> **TASK INSTRUCTIONS**
Extract the first line through the line containing "joint_flap_inset = 20.0" from the listing below, exactly as written.

## start

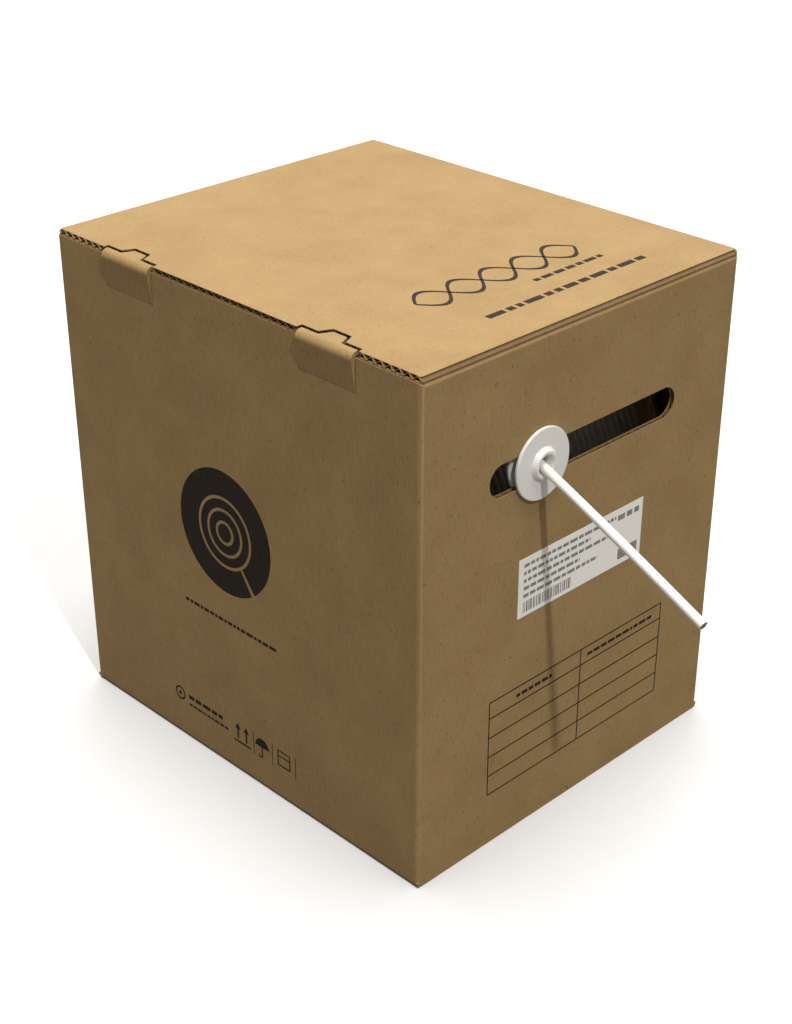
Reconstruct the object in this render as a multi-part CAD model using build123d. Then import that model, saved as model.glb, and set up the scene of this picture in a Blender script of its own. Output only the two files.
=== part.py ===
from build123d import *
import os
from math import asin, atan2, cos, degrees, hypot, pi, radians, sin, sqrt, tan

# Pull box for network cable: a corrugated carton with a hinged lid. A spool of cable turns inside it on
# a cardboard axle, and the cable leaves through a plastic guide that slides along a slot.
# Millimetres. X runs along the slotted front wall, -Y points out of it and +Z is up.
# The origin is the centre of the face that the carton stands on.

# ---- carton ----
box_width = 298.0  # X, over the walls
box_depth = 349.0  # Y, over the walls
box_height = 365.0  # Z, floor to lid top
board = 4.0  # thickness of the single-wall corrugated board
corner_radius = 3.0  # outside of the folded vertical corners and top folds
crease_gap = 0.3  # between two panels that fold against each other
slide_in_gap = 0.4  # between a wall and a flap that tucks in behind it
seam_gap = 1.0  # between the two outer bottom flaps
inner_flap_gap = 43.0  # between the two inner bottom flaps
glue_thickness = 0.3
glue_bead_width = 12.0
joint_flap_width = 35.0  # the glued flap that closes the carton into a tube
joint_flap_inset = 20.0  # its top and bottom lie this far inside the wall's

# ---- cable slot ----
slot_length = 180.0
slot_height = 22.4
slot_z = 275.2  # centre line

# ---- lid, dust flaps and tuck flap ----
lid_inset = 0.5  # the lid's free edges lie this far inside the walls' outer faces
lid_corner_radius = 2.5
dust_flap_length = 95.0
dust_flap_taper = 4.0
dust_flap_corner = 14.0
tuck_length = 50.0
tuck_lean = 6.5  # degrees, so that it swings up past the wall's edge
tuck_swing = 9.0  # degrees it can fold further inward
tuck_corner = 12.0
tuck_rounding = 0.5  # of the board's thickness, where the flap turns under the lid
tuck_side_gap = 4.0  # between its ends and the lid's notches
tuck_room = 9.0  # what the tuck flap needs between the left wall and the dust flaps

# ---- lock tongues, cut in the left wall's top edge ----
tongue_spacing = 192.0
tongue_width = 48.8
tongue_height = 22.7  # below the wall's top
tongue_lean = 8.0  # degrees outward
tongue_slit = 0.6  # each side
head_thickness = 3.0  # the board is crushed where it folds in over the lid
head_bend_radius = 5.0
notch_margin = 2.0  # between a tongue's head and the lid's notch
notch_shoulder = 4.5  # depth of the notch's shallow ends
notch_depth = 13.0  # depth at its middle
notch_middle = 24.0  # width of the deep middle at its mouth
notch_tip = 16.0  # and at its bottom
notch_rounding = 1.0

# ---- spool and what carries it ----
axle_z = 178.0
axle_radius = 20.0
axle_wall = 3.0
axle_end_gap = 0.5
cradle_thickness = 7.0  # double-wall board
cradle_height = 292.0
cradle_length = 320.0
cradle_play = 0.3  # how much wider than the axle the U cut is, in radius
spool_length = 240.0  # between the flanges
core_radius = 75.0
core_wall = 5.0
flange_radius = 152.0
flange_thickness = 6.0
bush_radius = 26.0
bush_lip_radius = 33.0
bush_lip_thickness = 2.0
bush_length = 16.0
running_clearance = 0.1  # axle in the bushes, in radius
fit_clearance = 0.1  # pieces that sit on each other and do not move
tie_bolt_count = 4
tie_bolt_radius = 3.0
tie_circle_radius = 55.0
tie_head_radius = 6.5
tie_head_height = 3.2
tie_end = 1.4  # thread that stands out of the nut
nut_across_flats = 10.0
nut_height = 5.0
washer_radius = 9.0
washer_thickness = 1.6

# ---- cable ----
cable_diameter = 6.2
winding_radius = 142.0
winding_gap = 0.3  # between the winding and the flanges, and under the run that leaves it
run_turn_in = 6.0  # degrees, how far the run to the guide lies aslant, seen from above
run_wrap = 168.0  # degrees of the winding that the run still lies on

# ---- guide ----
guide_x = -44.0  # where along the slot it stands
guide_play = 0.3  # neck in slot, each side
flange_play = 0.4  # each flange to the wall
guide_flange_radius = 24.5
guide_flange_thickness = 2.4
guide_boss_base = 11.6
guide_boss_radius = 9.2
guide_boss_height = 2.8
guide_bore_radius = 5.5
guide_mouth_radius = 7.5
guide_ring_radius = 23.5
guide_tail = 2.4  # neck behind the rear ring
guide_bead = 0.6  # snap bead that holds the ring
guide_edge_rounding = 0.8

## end

> **REPLY**
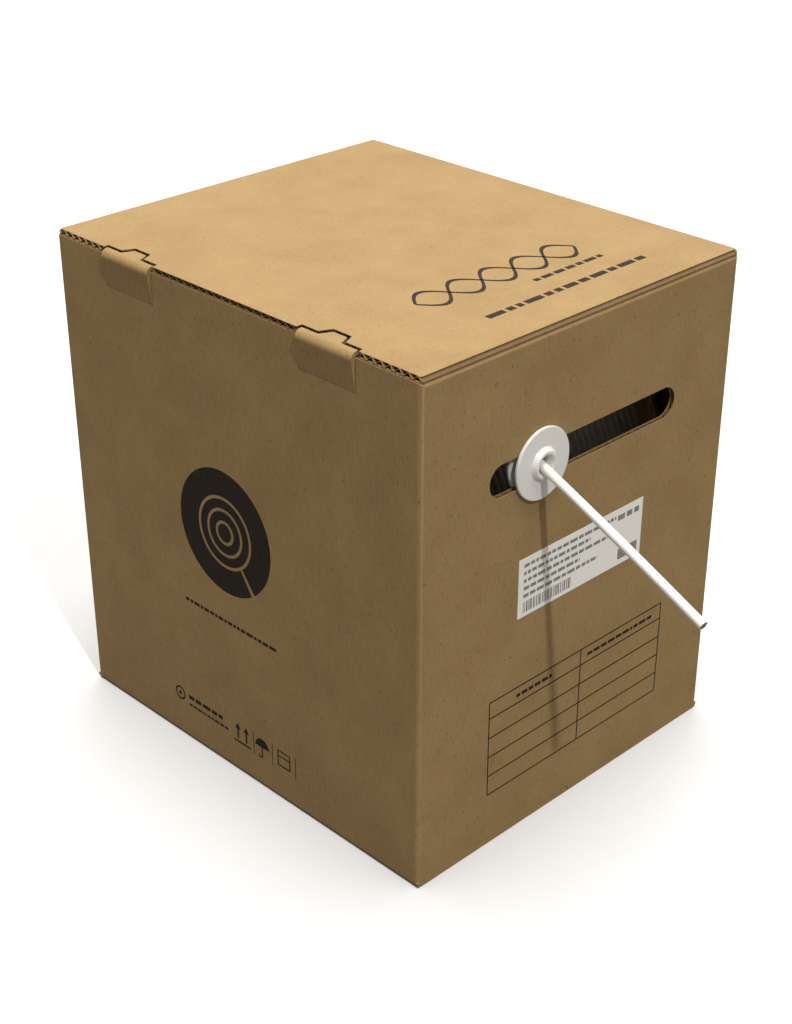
Reconstruct the object in this render as a multi-part CAD model using build123d. Then import that model, saved as model.glb, and set up the scene of this picture in a Blender script of its own. Output only the two files.
=== part.py ===
from build123d import *
import os
from math import asin, atan2, cos, degrees, hypot, pi, radians, sin, sqrt, tan

# Pull box for network cable: a corrugated carton with a hinged lid. A spool of cable turns inside it on
# a cardboard axle, and the cable leaves through a plastic guide that slides along a slot.
# Millimetres. X runs along the slotted front wall, -Y points out of it and +Z is up.
# The origin is the centre of the face that the carton stands on.

# ---- carton ----
box_width = 298.0  # X, over the walls
box_depth = 349.0  # Y, over the walls
box_height = 365.0  # Z, floor to lid top
board = 4.0  # thickness of the single-wall corrugated board
corner_radius = 3.0  # outside of the folded vertical corners and top folds
crease_gap = 0.3  # between two panels that fold against each other
slide_in_gap = 0.4  # between a wall and a flap that tucks in behind it
seam_gap = 1.0  # between the two outer bottom flaps
inner_flap_gap = 43.0  # between the two inner bottom flaps
glue_thickness = 0.3
glue_bead_width = 12.0
joint_flap_width = 35.0  # the glued flap that closes the carton into a tube
joint_flap_inset = 20.0  # its top and bottom lie this far inside the wall's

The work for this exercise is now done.